La joie et la colère sont intactes. Comme si cette marche du vendredi avait succédé naturellement à la précédente. Sauf que la dernière avait eu lieu le vendredi 13 mars 2020. Entre les deux dates, presque à un an d’écart, le Hirak («mouvement») s’était de lui-même mis en hibernation, pandémie de Covid-19 oblige. Les autorités ont tenté de mettre à profit cet intervalle pour éteindre la contestation et réparer la confiance avec la population. En vain. Pour le jour anniversaire du soulèvement, le 22 février, des dizaines de milliers d’Algériens étaient déjà descendus dans les rues des grandes villes du pays, malgré la pluie et l’interdiction officielle de tout rassemblement. Puis, comme l’an dernier, les étudiants ont défilé le mardi. L’affluence massive, cet après-midi, confirme le réveil populaire : le Hirak est de retour.

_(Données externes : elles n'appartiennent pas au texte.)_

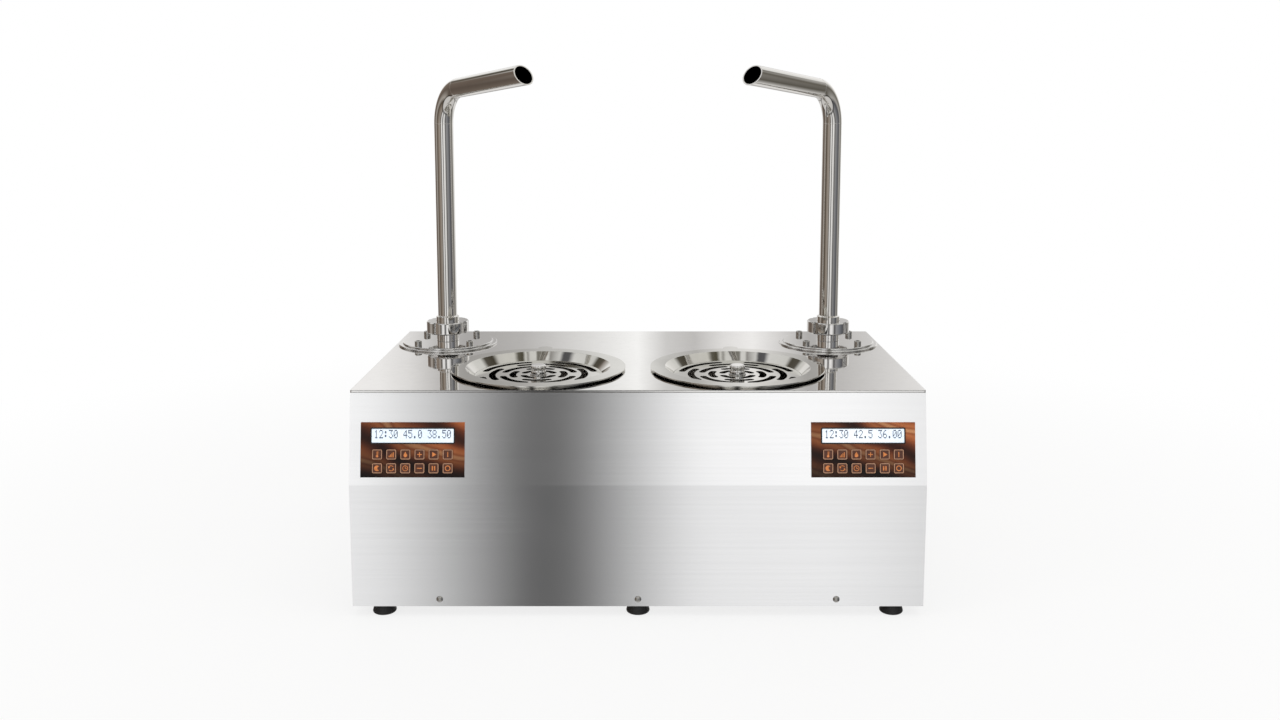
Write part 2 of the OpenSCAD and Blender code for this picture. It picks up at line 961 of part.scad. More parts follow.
module auger(side) {
    shaft_z = z_boss - socket_depth + gap;
    color("lightsteelblue")
    at_pump(side) {
        translate([0, 0, shaft_z])
            cylinder(r = shaft_r, h = z_top - shaft_z);
        translate([0, 0, z_top])
            cylinder(r1 = shaft_r, r2 = shaft_r / 3, h = shaft_tip);
        blade(shaft_r - blade_sink, blade_r, blade_z0, blade_z1 - blade_t, blade_pitch);
    }
}

module gearmotor(side) {
    z_gearbox = z_boss - gearbox_h;
    color("slategray")
    at_pump(side)
        difference() {
            union() {
                translate([0, 0, z_gearbox])
                    cylinder(d = gearbox_d, h = gearbox_h - motor_plate);
                translate([0, 0, z_boss - motor_plate])
                    cylinder(r = boss_r, h = motor_plate);
                translate([0, 0, z_gearbox - motor_h])
                    cylinder(d = motor_d, h = motor_h);
            }
            translate([0, 0, z_boss - socket_depth])
                cylinder(r = shaft_r + fit_gap, h = socket_depth + over);
        }
}

// Tanks

module at_tank(side) {
    translate([sign_of(side) * (tank_x0 + tank_x1) / 2, (tank_y0 + tank_y1) / 2, 0])
        children();
}

module tank(side) {
    w = tank_x1 - tank_x0;
    d = tank_y1 - tank_y0;
    color("lightgray")
    difference() {
        union() {
            at_tank(side) {
                translate([0, 0, z_tank])
                    rounded_block(w, d, tank_corner_r, z_plate - z_tank);
                translate([0, 0, z_plate - tank_wall])
                    rounded_block(
                        w + 2 * tank_rim_w, d + 2 * tank_rim_w, tank_corner_r + tank_rim_w, tank_wall
                    );
            }
            at_pump(side)
                translate([0, 0, z_boss])
                    cylinder(r = boss_r, h = boss_h + tank_wall);
        }
        at_tank(side)
            translate([0, 0, tank_floor_z])
                rounded_block(
                    w - 2 * tank_wall, d - 2 * tank_wall, tank_corner_r - tank_wall, z_top - tank_floor_z
                );
        at_pump(side)
            translate([0, 0, z_boss - over])
                cylinder(r = shaft_r + fit_gap, h = boss_h + tank_wall + 2 * over);
    }
}

module heater(side) {
    w = tank_x1 - tank_x0 - 2 * heater_inset;
    d = tank_y1 - tank_y0 - 2 * heater_inset;
    color("chocolate")
    difference() {
        at_tank(side)
            translate([0, 0, z_tank - heater_t])
                rounded_block(w, d, tank_corner_r, heater_t);
        at_pump(side)
            translate([0, 0, z_tank - heater_t - over])
                cylinder(r = boss_r + heater_inset / 2, h = heater_t + 2 * over);
    }
}

// Key panels

module overlay(side) {
    opening = key_w + 2 * gap;
    color("saddlebrown")
    at_overlay(side)
        difference() {
            translate([-overlay_w / 2, -overlay_h / 2, 0])
                cube([overlay_w, overlay_h, overlay_t]);
            at_lcd()
                translate([-lcd_w / 2, -lcd_h / 2, -over])
                    cube([lcd_w, lcd_h, overlay_t + 2 * over]);
            for (key = KEYS)
                at_key(key)
                    translate([0, 0, -over])
                        rounded_block(opening, opening, key_corner_r + gap, overlay_t + 2 * over);
        }
}

module display(side) {
    board_w = overlay_w + 2 * board_margin;
    board_h = overlay_h + 2 * board_margin;
    switch_top = -gap - key_flange_t - key_stem_l - key_travel - gap;
    color("seagreen")
    at_overlay(side) {
        translate([-board_w / 2, -board_h / 2, -board_depth - board_t])
            cube([board_w, board_h, board_t]);
        for (x = [-1, 1], y = [-1, 1])
            translate([x * overlay_w / 2, y * overlay_h / 2, -board_depth])
                cylinder(r = post_r, h = board_depth - sheet);
        at_lcd() {
            translate([-lcd_w / 2 - lcd_frame, -lcd_h / 2 - lcd_frame, -board_depth])
                cube([lcd_w + 2 * lcd_frame, lcd_h + 2 * lcd_frame, board_depth]);
            translate([-lcd_w / 2 + fit_gap, -lcd_h / 2 + fit_gap, 0])
                cube([lcd_w - 2 * fit_gap, lcd_h - 2 * fit_gap, overlay_t - lcd_sink]);
        }
        for (key = KEYS)
            at_key(key)
                translate([-switch_w / 2, -switch_w / 2, -board_depth])
                    cube([switch_w, switch_w, board_depth + switch_top]);
    }
}

module key_cap(side, key) {
    flange_w = key_w + 2 * key_flange;
    color("sandybrown")
    at_overlay(side)
        at_key(key) {
            translate([0, 0, -gap - key_flange_t])
                rounded_block(key_w, key_w, key_corner_r, gap + key_flange_t + overlay_t + key_proud);
            translate([0, 0, -gap - key_flange_t])
                rounded_block(flange_w, flange_w, key_corner_r, key_flange_t);
            translate([0, 0, -gap - key_flange_t - key_stem_l])
                cylinder(r = key_stem_r, h = key_stem_l + key_flange_t);
        }
}

// Power

// Outline of the inlet's cavity: a rectangle with two corners cut off
module inlet_outline(w, h, cut) {
    polygon([
        [-w / 2, -h / 2],
        [w / 2, -h / 2],
        [w / 2, h / 2 - cut],
        [w / 2 - cut, h / 2],
        [-w / 2 + cut, h / 2],
        [-w / 2, h / 2 - cut],
    ]);
}

module power_inlet() {
    depth = inlet_depth + inlet_wall;
    well_w = rocker_w + 2 * gap;
    well_h = rocker_h + 2 * gap;
    color("dimgray")
    on_back() {
        difference() {
            union() {
                rounded_block(
                    module_w + 2 * module_flange, module_h + 2 * module_flange,
                    module_flange + window_r, module_flange_t
                );
                translate([0, 0, -depth])
                    rounded_block(module_w, module_h, window_r, depth + module_flange_t / 2);
            }
            translate([0, inlet_centre_z, -inlet_depth])
                linear_extrude(inlet_depth + module_flange_t + over)
                    inlet_outline(inlet_w_in, inlet_h_in, inlet_bevel);
            translate([-well_w / 2, rocker_centre_z - well_h / 2, -inlet_depth])
                cube([well_w, well_h, inlet_depth + module_flange_t + over]);
            translate([-well_w / 2 - rocker_pin_l, rocker_centre_z, -rocker_depth])
                rotate([0, 90, 0])
                    cylinder(r = rocker_pin_r + fit_gap, h = well_w + 2 * rocker_pin_l);
        }
        for (x = [-1, 0, 1])
            translate([
                x * pin_spread - pin_w / 2,
                inlet_centre_z - pin_h / 2 + (x == 0 ? pin_offset : -pin_offset),
                -inlet_depth - inlet_wall / 2,
            ])
                cube([pin_w, pin_h, pin_l + inlet_wall / 2]);
    }
}

// The rocker lies in its tilted rest position: the lower half is pressed in
module power_switch() {
    face = rocker_depth + rocker_proud;
    color("black")
    on_back()
        translate([0, rocker_centre_z, -rocker_depth])
            rotate([rocker_tilt, 0, 0]) {
                translate([-rocker_w / 2, 0, 0])
                    rotate([90, 0, 90])
                        linear_extrude(rocker_w)
                            intersection() {
                                circle(rocker_r - gap);
                                polygon([
                                    [-rocker_h / 2 + face * sin(rocker_tilt), face],
                                    [0, face - module_flange_t],
                                    [rocker_h / 2 - face * sin(rocker_tilt), face],
                                    [rocker_h / 2 - face * sin(rocker_tilt), -rocker_pin_r],
                                    [0, -2 * rocker_pin_r],
                                    [-rocker_h / 2 + face * sin(rocker_tilt), -rocker_pin_r],
                                ]);
                            }
                translate([-rocker_w / 2 - rocker_pin_l, 0, 0])
                    rotate([0, 90, 0])
                        cylinder(r = rocker_pin_r, h = rocker_w + 2 * rocker_pin_l);
            }
}

module power_supply() {
    supply_y = back_y - supply_back - supply_d / 2;
    terminal_w = (supply_w - 2 * supply_rim) / terminal_count;
    color("lightslategray")
    translate([0, supply_y, z_pan]) {
        difference() {
            translate([-supply_w / 2, -supply_d / 2, 0])
                cube([supply_w, supply_d, supply_h]);
            translate([-supply_w / 2 + sheet, -supply_d / 2 - over, terminal_h + sheet])
                cube([supply_w - 2 * sheet, terminal_d + over, supply_h]);
            for (column = [-4 : 4])
                translate([column * vent_pitch, terminal_d / 2, supply_h - sheet])
                    linear_extrude(sheet + over)
                        rotate([0, 0, 90])
                            slot_shape(supply_d / 2, vent_h);
        }
        for (column = [0 : terminal_count])
            translate([
                -supply_w / 2 + supply_rim + column * terminal_w - terminal_wall / 2,
                -supply_d / 2 + terminal_wall,
                terminal_h,
            ])
                cube([terminal_wall, terminal_d - terminal_wall, supply_h / 3]);
    }
}

top_plate();
front_panel();
rear_casing();
base_pan();
feet();
casing_screws();
pump_screws();
power_inlet();
power_switch();
power_supply();
for (side = SIDES) {
    tank(side);
    heater(side);
    tray(side);
    grille(side);
    knob(side);
    pump_flange(side);
    union_nut(side);
    spout(side);
    gasket(side);
    auger(side);
    gearmotor(side);
    overlay(side);
    display(side);
    for (key = KEYS)
        key_cap(side, key);
}
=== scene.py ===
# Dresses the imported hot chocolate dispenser: steels, rubbers, key panels, displays, light and camera
import json
import math

import bmesh
import bpy
from mathutils import Matrix, Vector
from mathutils.bvhtree import BVHTree


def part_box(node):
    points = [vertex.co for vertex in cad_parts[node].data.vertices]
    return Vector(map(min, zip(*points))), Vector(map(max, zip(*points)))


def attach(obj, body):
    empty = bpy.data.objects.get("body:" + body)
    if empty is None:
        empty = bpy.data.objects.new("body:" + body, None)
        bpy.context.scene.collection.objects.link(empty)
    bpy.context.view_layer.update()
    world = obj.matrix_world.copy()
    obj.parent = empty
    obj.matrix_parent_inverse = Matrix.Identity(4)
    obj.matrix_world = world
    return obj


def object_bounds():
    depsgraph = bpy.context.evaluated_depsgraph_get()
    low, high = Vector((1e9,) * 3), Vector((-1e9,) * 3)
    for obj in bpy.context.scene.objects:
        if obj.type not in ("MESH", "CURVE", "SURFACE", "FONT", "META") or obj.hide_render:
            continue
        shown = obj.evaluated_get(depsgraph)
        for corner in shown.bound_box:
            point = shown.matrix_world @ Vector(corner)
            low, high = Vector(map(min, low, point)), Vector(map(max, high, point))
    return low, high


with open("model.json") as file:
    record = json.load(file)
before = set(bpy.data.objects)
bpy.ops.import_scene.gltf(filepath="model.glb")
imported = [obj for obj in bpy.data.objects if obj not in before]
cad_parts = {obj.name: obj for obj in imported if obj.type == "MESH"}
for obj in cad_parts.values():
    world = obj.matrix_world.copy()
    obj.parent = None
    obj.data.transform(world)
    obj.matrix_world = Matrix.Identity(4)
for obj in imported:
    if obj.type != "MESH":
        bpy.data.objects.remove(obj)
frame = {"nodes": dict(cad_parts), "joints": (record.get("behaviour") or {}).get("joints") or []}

NODES = frame["nodes"]
SIDES = ("left", "right")
cad_low, cad_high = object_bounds()
cad_low, cad_high = cad_low.copy(), cad_high.copy()
MM = 0.001
WHITE = (1.0, 1.0, 1.0)


def add_to_scene(name, data):
    """A new object that holds this data, in the scene."""
    made = bpy.data.objects.new(name, data)
    bpy.context.scene.collection.objects.link(made)
    return made


# Camera, at the photograph's viewing angle; its shifts are shares of the picture's width

CAMERA_PLACE = Vector((0.0, -1.579, 0.6195))
CAMERA_PITCH = 7.25
CAMERA_LENS = 33.12
CAMERA_SENSOR = 36.0
CAMERA_SHIFT_X = 0.0016
CAMERA_SHIFT_Y = -0.08


def add_camera():
    data = bpy.data.cameras.new("camera")
    data.sensor_width = CAMERA_SENSOR
    data.lens = CAMERA_LENS
    data.shift_x = CAMERA_SHIFT_X
    data.shift_y = CAMERA_SHIFT_Y
    camera = add_to_scene("camera", data)
    camera.location = CAMERA_PLACE
    camera.rotation_euler = (math.radians(90.0 - CAMERA_PITCH), 0.0, 0.0)
    bpy.context.scene.camera = camera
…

Dans la matinée, à Alger, rien ne laissait pourtant présager une telle déferlante. Tout au plus quelques passants pressaient-ils le pas, appréhendant le déclenchement, à tout moment, de l’imposant dispositif sécuritaire qui verrouille les principales artères de la capitale les jours de manifestation. Puis d’un coup, vers 13h40, la magie a une nouvelle fois opéré. Des groupes de jeunes protestataires ont surgi au niveau de la place du 1er-Mai. Comme à chaque fois, le ton est particulièrement offensif envers le chef de l’Etat et l’armée : «Tebboune n’est pas légitime, ce sont les militaires qui l’ont ramené. Le peuple s’est libéré, c’est lui qui décide», scandent-ils. «Les généraux à la poubelle, l’Algérie va prendre son indépendance», crient les manifestants, ou encore le slogan traditionnel : «Etat civil et non militaire.»
«Nouvel élan»
Le cortège se dirige droit sur le barrage de la brigade antiémeute, réussissant à le fendre pour rejoindre la place des Martyrs. «Ou c’est vous, ou c’est nous ! Nous n’allons pas nous arrêter», reprend en chœur la foule qui grossit de minute en minute. «Ce vendredi est pour nous l’occasion de donner un nouvel élan au mouvement», lâche un étudiant en biochimie qui tente de retrouver ses lunettes, perdues dans la bousculade.
Rue Didouche-Mourad, même topo. Les forces antiémeutes, encadrées par des officiers, tentent de confiner les marcheurs dans des carrés contrôlés, avant de libérer des espaces plus larges sous la pression de la foule. Au fur et à mesure que les échos du rassemblement parviennent aux Algérois à travers les réseaux sociaux, sa taille augmente, la masse humaine se comprime. En dépit des appels à la vigilance sanitaire lancés la veille par les leaders du Hirak, peu de manifestants portent le masque, et encore moins correctement. Personne ne fait attention à la distanciation physique. Une jeune femme a osé une pancarte sur laquelle est écrit «Un soulèvement sans organisation est une foule qui se défoule» en référence au non-respect des gestes barrières. «Retirez ça !» lui intime un groupe, sans violence.
«Hirak, saison 2»
Depuis les balcons de la Grande Poste, des familles brandissent l’emblème national, des femmes poussent des youyous au passage des cortèges. Images désormais familières. Sur la place Maurice-Audin, le président français, accusé de complaisance envers l’actuel président algérien, en prend pour son grade : «Macron, occupez-vous de vos affaires», lance une vieille femme en tenue traditionnelle kabyle, sous les applaudissements. Moins nombreuses que lors des précédentes manifestations, les femmes occupent toutefois le premier rang. «Que ceux qui doutent de la détermination de ce peuple de dégager le système regardent l’ampleur de la foule, savoure Amina, une universitaire d’humeur grandiloquente. Nul ne peut arrêter un peuple sur le chemin de son destin.»
Vers 18h45, les rues du centre-ville commençaient à se vider. Sur les téléphones portables, des arrestations d’activistes sont signalées dans plusieurs villes du pays. On se donne rendez-vous la semaine prochaine en se séparant. «Le Hirak saison 2 démarre en force», relève un septuagénaire. Ce vendredi, l’Algérie semblait convaincue que son scénario promet des rebondissements.